--- Start ---
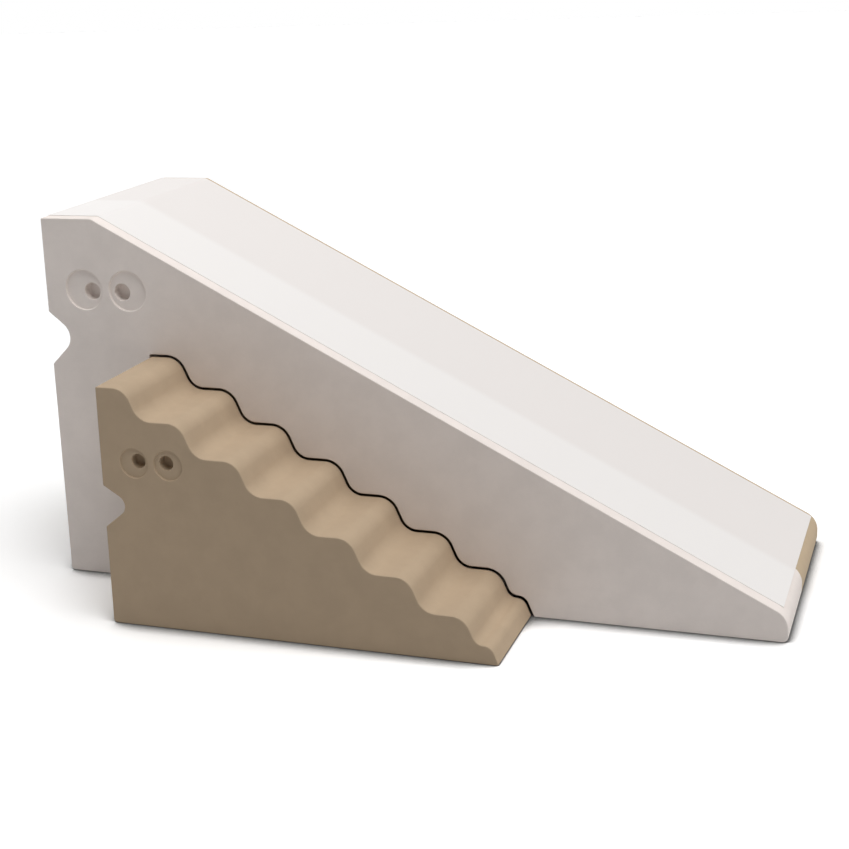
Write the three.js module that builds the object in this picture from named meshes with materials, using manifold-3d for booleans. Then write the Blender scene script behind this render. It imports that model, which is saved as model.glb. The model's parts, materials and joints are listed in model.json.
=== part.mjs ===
// A toddler's slide of firm foam with a flight of soft steps that pulls out of its side.
// Millimetres, +Z up, +X from the steps' high end towards the slide's nose, +Y away from the steps.
// The origin is on the floor, under the middle of the whole toy with its steps pulled out.

import * as THREE from 'three';
import * as BufferGeometryUtils from 'three/addons/utils/BufferGeometryUtils.js';
import Module from 'manifold-3d';

// Foam stock: both slabs and the steps are built up from plies of one thickness
const plyThickness = 57;
const nearPlyCount = 3;
const farPlyCount = 4;

// Slide, measured from the foot of its back and from the floor
const slideLength = 1180;
const slideHeight = 595;
const platformLength = 89.2;
const platformBendRadius = 12;
const noseHeight = 39.6;
const noseRadius = 32;
const noseUnderRadius = 9;
const backLean = THREE.MathUtils.degToRad(2.05);
const footRadius = 6;

// Mouth notch in the slide's back, measured down from the platform. Its flanks would meet at the
// reach, counted in from the back, and the radius rounds them there.
const mouth = { drop: 150, opening: 86, reach: 48, rise: 4, radius: 26 };

// Eyes on the slide's two faces
const slideEyes = {
  drop: 112.6,
  inset: 67.8,
  spacing: 76.8,
  radius: 32.1,
  depth: 4,
  pupilRadius: 13.6,
  pupilDepth: 20,
  pupilShifts: [12.8, -11],
  pupilRise: -2.7,
};

// White sheet that is bonded along the platform and the run
const sheetThickness = 0.5;
const sheetNearMargin = 22;
const sheetFarMargin = 8;
const sheetOverhang = 8;
const bondThickness = 0.2;
const bondInset = 1;

// Steps, measured from the foot of their own back
const stairSetback = 179.4;
const stairHeight = 378.9;
const firstRise = 49.4;
const lowTreadHeight = 69.7;
const lastTreadHeight = 28.8;
const regularRiseCount = 5;
const topRun = 70.6;
const treadRun = 85.6;
const lastRun = 80.1;
const toeRun = 36;
const riserLean = THREE.MathUtils.degToRad(68);
const treadCurveRadius = 29;
const pocketClearance = 3.5;
const stairEngagement = 1;

// Finger notch in the steps' back
const gripNotch = { drop: 153.9, opening: 66.5, reach: 47, rise: 4, radius: 17 };

// Eyes on the steps' outer face
const stairEyes = {
  drop: 115.4,
  inset: 55.6,
  spacing: 56.4,
  radius: 23.2,
  depth: 3,
  pupilRadius: 11.2,
  pupilDepth: 18,
  pupilShifts: [6.8, -3.7],
  pupilRise: 3.3,
};

// How finely curves are cut into flats
const arcStep = THREE.MathUtils.degToRad(9);
const eyeSides = 48;

const nearThickness = nearPlyCount * plyThickness;
const farThickness = farPlyCount * plyThickness;
const slideWidth = nearThickness + farThickness;
const stairPullOut = nearThickness - stairEngagement;

const creamFoam = new THREE.MeshStandardMaterial({ color: 0xd9cfc6, roughness: 0.85, metalness: 0 });
const tanFoam = new THREE.MeshStandardMaterial({ color: 0xb09870, roughness: 0.85, metalness: 0 });
const whiteSheet = new THREE.MeshStandardMaterial({ color: 0xf3f1ee, roughness: 0.35, metalness: 0 });
const clearBond = new THREE.MeshStandardMaterial({ color: 0xe8e4da, roughness: 0.5, metalness: 0 });

const wasm = await Module();
wasm.setup();

// A corner of an outline at x, z, rounded by the radius
function corner(x, z, radius = 0) {
  return { at: new THREE.Vector2(x, z), radius };
}

// Points round an arc, both ends included
function arcPoints(centre, radius, startAngle, sweep) {
  const steps = Math.max(1, Math.ceil(Math.abs(sweep) / arcStep));
  const points = [];
  for (let i = 0; i <= steps; i += 1) {
    const angle = startAngle + (sweep * i) / steps;
    points.push(new THREE.Vector2(Math.cos(angle), Math.sin(angle)).multiplyScalar(radius).add(centre));
  }
  return points;
}

// Points along an open line of corners, with an arc at each rounded one.
// A radius is held to what half of each side that meets the corner has room for.
function roundedLine(corners) {
  const points = [];
  corners.forEach(({ at, radius }, i) => {
    if (radius === 0) {
      points.push(at.clone());
      return;
    }
    const before = corners[i - 1].at.clone().sub(at);
    const after = corners[i + 1].at.clone().sub(at);
    const room = Math.min(before.length(), after.length()) / 2;
    before.normalize();
    after.normalize();
    const halfAngle = Math.acos(THREE.MathUtils.clamp(before.dot(after), -1, 1)) / 2;
    const fitted = Math.min(radius, room * Math.tan(halfAngle));
    const reach = fitted / Math.tan(halfAngle);
    const inwards = before.clone().add(after).normalize();
    const centre = inwards.multiplyScalar(fitted / Math.sin(halfAngle)).add(at);
    const first = before.clone().multiplyScalar(reach).add(at).sub(centre);
    const turn = Math.sign(after.cross(before));
    points.push(...arcPoints(centre, fitted, first.angle(), turn * (Math.PI - 2 * halfAngle)));
  });
  return points;
}

// How far a leaning back has come forward at a height above its foot
function leanAt(height) {
  return height * Math.tan(backLean);
}

// A rounded V in a leaning back, read downwards. The back's foot is at x = 0 and its top at z = top.
function notchCorners(notch, top) {
  const upper = top - notch.drop;
  const lower = upper - notch.opening;
  const middle = (upper + lower) / 2 + notch.rise;
  return [
    corner(leanAt(upper), upper),
    corner(leanAt(middle) + notch.reach, middle, notch.radius),
    corner(leanAt(lower), lower),
  ];
}

// Slope of the run, from the platform's end down to the nose
const platformEnd = leanAt(slideHeight) + platformLength;
const slope = Math.atan2(slideHeight - noseHeight, slideLength - platformEnd);
const runNormal = new THREE.Vector2(Math.sin(slope), Math.cos(slope));
const runDirection = new THREE.Vector2(Math.cos(slope), -Math.sin(slope));
const noseReach = noseRadius * Math.tan((Math.PI / 2 - slope) / 2);
const runEnd = new THREE.Vector2(slideLength, noseHeight).addScaledVector(runDirection, -noseReach);

// The top line of the slide, from the back to the end of the run, raised by an offset
function topLine(offset) {
  const bendReach = platformBendRadius * Math.tan(slope / 2);
  const bendCentre = new THREE.Vector2(platformEnd - bendReach, slideHeight - platformBendRadius);
  return [
    new THREE.Vector2(leanAt(slideHeight), slideHeight + offset),
    ...arcPoints(bendCentre, platformBendRadius + offset, Math.PI / 2, -slope),
    runEnd.clone().addScaledVector(runNormal, offset),
  ];
}

// The nose, from the end of the run round to the floor
function noseLine() {
  const upper = new THREE.Vector2(slideLength - noseRadius, noseHeight - noseReach);
  const under = new THREE.Vector2(slideLength - noseUnderRadius, noseUnderRadius);
  return [
    ...arcPoints(upper, noseRadius, Math.PI / 2 - slope, slope - Math.PI / 2).slice(1),
    ...arcPoints(under, noseUnderRadius, 0, -Math.PI / 2),
  ];
}

// Treads and risers from the back's top to the toe, moved out square to themselves by an offset.
// The foot of the steps' back is at x = 0.
function treadCorners(offset) {
  const regularRise = (stairHeight - firstRise - lowTreadHeight) / regularRiseCount;
  const heights = [stairHeight];
  const risers = [];
  for (let i = 0; i <= regularRiseCount; i += 1) {
    heights.push(stairHeight - firstRise - regularRise * i);
    risers.push(topRun + treadRun * i);
  }
  heights.push(lastTreadHeight, 0);
  risers.push(risers.at(-1) + lastRun);
  risers.push(risers.at(-1) + toeRun);
  const corners = [corner(leanAt(stairHeight + offset) - offset / Math.cos(backLean), stairHeight + offset)];
  risers.forEach((riser, i) => {
    const middle = (heights[i] + heights[i + 1]) / 2;
    const riserAt = (z) => riser + offset / Math.sin(riserLean) - (z - middle) / Math.tan(riserLean);
    const upper = heights[i] + offset;
    corners.push(corner(riserAt(upper), upper, treadCurveRadius + offset));
    if (i === risers.length - 1) {
      corners.push(corner(riserAt(0), 0));
    } else {
      const lower = heights[i + 1] + offset;
      corners.push(corner(riserAt(lower), lower, treadCurveRadius - offset));
    }
  });
  return corners;
}

// A leaning back with its notch, read down to its rounded foot and along the floor to a reach
function backLine(notch, top, reach) {
  return roundedLine([...notchCorners(notch, top), corner(0, 0, footRadius), corner(reach, 0)]);
}

function farOutline() {
  const back = backLine(mouth, slideHeight, stairSetback / 2);
  return new THREE.Shape([...topLine(0), ...noseLine(), ...back.reverse()]);
}

// The near slab's pocket is the steps' own outline plus a clearance, with a plain back wall, open below
function nearOutline() {
  const place = new THREE.Vector2(stairSetback, 0);
  const pocket = roundedLine(treadCorners(pocketClearance)).map((point) => point.add(place));
  const wallFoot = new THREE.Vector2(-pocketClearance / Math.cos(backLean), 0).add(place);
  const back = backLine(mouth, slideHeight, stairSetback / 2);
  return new THREE.Shape([...topLine(0), ...noseLine(), ...pocket.reverse(), wallFoot, ...back.reverse()]);
}

function stairOutline() {
  const back = backLine(gripNotch, stairHeight, topRun);
  return new THREE.Shape([...roundedLine(treadCorners(0)), ...back.reverse()]);
}

// The sheet and its bond are strips between two offsets of the slide's top line
function stripOutline(lower, upper, overhang) {
  const under = topLine(lower);
  const over = topLine(upper);
  if (overhang > 0) {
    under.push(under.at(-1).clone().addScaledVector(runDirection, overhang));
    over.push(over.at(-1).clone().addScaledVector(runDirection, overhang));
  }
  return new THREE.Shape([...over, ...under.reverse()]);
}

// A body with an outline in x and z that fills y from 0 to its thickness
function slab(shape, thickness) {
  const geometry = new THREE.ExtrudeGeometry(shape, { depth: thickness, bevelEnabled: false });
  geometry.rotateX(Math.PI / 2);
  geometry.translate(0, thickness, 0);
  return geometry;
}

function toSolid(geometry) {
  const bare = geometry.clone();
  bare.deleteAttribute('normal');
  bare.deleteAttribute('uv');
  const merged = BufferGeometryUtils.mergeVertices(bare);
  const vertProperties = new Float32Array(merged.attributes.position.array);
  const triVerts = new Uint32Array(merged.index.array);
  return new wasm.Manifold(new wasm.Mesh({ numProp: 3, vertProperties, triVerts }));
}

function toGeometry(solid) {
  const { vertProperties, triVerts } = solid.getMesh();
  const geometry = new THREE.BufferGeometry();
  geometry.setAttribute('position', new THREE.BufferAttribute(vertProperties, 3));
  geometry.setIndex(new THREE.BufferAttribute(triVerts, 1));
  return geometry;
}

// Sinks a pair of round eyes, each with a deeper pupil, into the face of a slab at y = faceY
function sinkEyes(geometry, eyes, top, faceY) {
  let solid = toSolid(geometry);
  const height = top - eyes.drop;
  eyes.pupilShifts.forEach((shift, i) => {
    const x = leanAt(height) + eyes.inset + eyes.spacing * i;
    const cuts = [
      { x, z: height, radius: eyes.radius, depth: eyes.depth },
      { x: x + shift, z: height + eyes.pupilRise, radius: eyes.pupilRadius, depth: eyes.pupilDepth },
    ];
    for (const cut of cuts) {
      const drill = new THREE.CylinderGeometry(cut.radius, cut.radius, cut.depth * 2, eyeSides);
      drill.translate(cut.x, faceY, cut.z);
      solid = solid.subtract(toSolid(drill));
    }
  });
  return toGeometry(solid);
}

function addPiece(group, name, geometry, material, y) {
  const mesh = new THREE.Mesh(geometry, material);
  mesh.name = name;
  mesh.position.y = y;
  group.add(mesh);
}

// The slide body: cream plies with the pocket, tan plies behind them, and the white sheet
function buildSlide() {
  const slide = new THREE.Group();
  for (let i = 0; i < nearPlyCount; i += 1) {
    let ply = slab(nearOutline(), plyThickness);
    if (i === 0) {
      ply = sinkEyes(ply, slideEyes, slideHeight, 0);
    }
    addPiece(slide, `near_slab_ply_${i + 1}`, ply, creamFoam, plyThickness * i);
  }
  for (let i = 0; i < farPlyCount; i += 1) {
    let ply = slab(farOutline(), plyThickness);
    if (i === farPlyCount - 1) {
      ply = sinkEyes(ply, slideEyes, slideHeight, plyThickness);
    }
    addPiece(slide, `far_slab_ply_${i + 1}`, ply, tanFoam, nearThickness + plyThickness * i);
  }
  const sheetTop = bondThickness + sheetThickness;
  const sheetWidth = slideWidth - sheetNearMargin - sheetFarMargin;
  const sheet = slab(stripOutline(bondThickness, sheetTop, sheetOverhang), sheetWidth);
  addPiece(slide, 'slide_sheet', sheet, whiteSheet, sheetNearMargin);
  const bond = slab(stripOutline(0, bondThickness, 0), sheetWidth - bondInset * 2);
  addPiece(slide, 'sheet_bond', bond, clearBond, sheetNearMargin + bondInset);
  return slide;
}

// The pull-out steps, which stand with their inner face at the pocket's mouth
function buildStair() {
  const stair = new THREE.Group();
  for (let i = 0; i < nearPlyCount; i += 1) {
    let ply = slab(stairOutline(), plyThickness);
    if (i === 0) {
      ply = sinkEyes(ply, stairEyes, stairHeight, 0);
    }
    addPiece(stair, `stair_ply_${i + 1}`, ply, tanFoam, plyThickness * i);
  }
  stair.position.set(stairSetback, -stairPullOut, 0);
  return stair;
}

const part = new THREE.Group();
part.add(buildSlide(), buildStair());
const middle = new THREE.Box3().setFromObject(part).getCenter(new THREE.Vector3());
part.position.set(-middle.x, -middle.y, 0);

export default part;
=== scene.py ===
"""A toddler's slide of firm foam with a flight of pull-out steps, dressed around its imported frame.

Metres, +Z up. +X runs from the slide's high back to its nose, +Y from the steps to the far side.
Every foam block and the white sheet is an outline in x and z that is carried along y.
"""

import json
import math
from collections import namedtuple

import bmesh
import bpy
import numpy as np
from mathutils import Matrix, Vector
from mathutils.geometry import delaunay_2d_cdt


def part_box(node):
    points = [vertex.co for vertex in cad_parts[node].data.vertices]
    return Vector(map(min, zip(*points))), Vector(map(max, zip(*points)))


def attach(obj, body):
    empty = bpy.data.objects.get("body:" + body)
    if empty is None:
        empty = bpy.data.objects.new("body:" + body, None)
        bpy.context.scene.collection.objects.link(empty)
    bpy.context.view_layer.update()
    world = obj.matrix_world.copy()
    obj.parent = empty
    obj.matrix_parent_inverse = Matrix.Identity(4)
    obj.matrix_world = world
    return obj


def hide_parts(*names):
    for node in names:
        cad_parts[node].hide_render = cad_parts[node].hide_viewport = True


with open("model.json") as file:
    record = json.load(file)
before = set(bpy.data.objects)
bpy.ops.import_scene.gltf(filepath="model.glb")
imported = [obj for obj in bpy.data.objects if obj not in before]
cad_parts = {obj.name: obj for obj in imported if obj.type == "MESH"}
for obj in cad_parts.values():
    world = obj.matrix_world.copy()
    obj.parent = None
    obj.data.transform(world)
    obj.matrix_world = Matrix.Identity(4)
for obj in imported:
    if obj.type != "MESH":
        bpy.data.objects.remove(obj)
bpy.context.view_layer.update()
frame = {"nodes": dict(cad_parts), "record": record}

# Slide, measured from the foot of its back and from the floor
SLIDE_LENGTH = 1.180
SLIDE_HEIGHT = 0.595
PLATFORM_LENGTH = 0.0892
PLATFORM_BEND_RADIUS = 0.012
NOSE_HEIGHT = 0.0396
NOSE_RADIUS = 0.032
NOSE_UNDER_RADIUS = 0.009
BACK_LEAN = math.radians(2.05)
FOOT_RADIUS = 0.006

# White sheet, bonded along the platform and the run
SHEET_THICKNESS = 0.0005
BOND_THICKNESS = 0.0002
SHEET_OVERHANG = 0.008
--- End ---
> **Exercise objective**:
Exactly those lines that run from the line with "the pocket's mouth" through the line with "obj.parent = None" are to be reproduced; both end lines belong to the range.

> **Output of the exercise**:
// The pull-out steps, which stand with their inner face at the pocket's mouth
function buildStair() {
  const stair = new THREE.Group();
  for (let i = 0; i < nearPlyCount; i += 1) {
    let ply = slab(stairOutline(), plyThickness);
    if (i === 0) {
      ply = sinkEyes(ply, stairEyes, stairHeight, 0);
    }
    addPiece(stair, `stair_ply_${i + 1}`, ply, tanFoam, plyThickness * i);
  }
  stair.position.set(stairSetback, -stairPullOut, 0);
  return stair;
}

const part = new THREE.Group();
part.add(buildSlide(), buildStair());
const middle = new THREE.Box3().setFromObject(part).getCenter(new THREE.Vector3());
part.position.set(-middle.x, -middle.y, 0);

export default part;
=== scene.py ===
"""A toddler's slide of firm foam with a flight of pull-out steps, dressed around its imported frame.

Metres, +Z up. +X runs from the slide's high back to its nose, +Y from the steps to the far side.
Every foam block and the white sheet is an outline in x and z that is carried along y.
"""

import json
import math
from collections import namedtuple

import bmesh
import bpy
import numpy as np
from mathutils import Matrix, Vector
from mathutils.geometry import delaunay_2d_cdt


def part_box(node):
    points = [vertex.co for vertex in cad_parts[node].data.vertices]
    return Vector(map(min, zip(*points))), Vector(map(max, zip(*points)))


def attach(obj, body):
    empty = bpy.data.objects.get("body:" + body)
    if empty is None:
        empty = bpy.data.objects.new("body:" + body, None)
        bpy.context.scene.collection.objects.link(empty)
    bpy.context.view_layer.update()
    world = obj.matrix_world.copy()
    obj.parent = empty
    obj.matrix_parent_inverse = Matrix.Identity(4)
    obj.matrix_world = world
    return obj


def hide_parts(*names):
    for node in names:
        cad_parts[node].hide_render = cad_parts[node].hide_viewport = True


with open("model.json") as file:
    record = json.load(file)
before = set(bpy.data.objects)
bpy.ops.import_scene.gltf(filepath="model.glb")
imported = [obj for obj in bpy.data.objects if obj not in before]
cad_parts = {obj.name: obj for obj in imported if obj.type == "MESH"}
for obj in cad_parts.values():
    world = obj.matrix_world.copy()
    obj.parent = None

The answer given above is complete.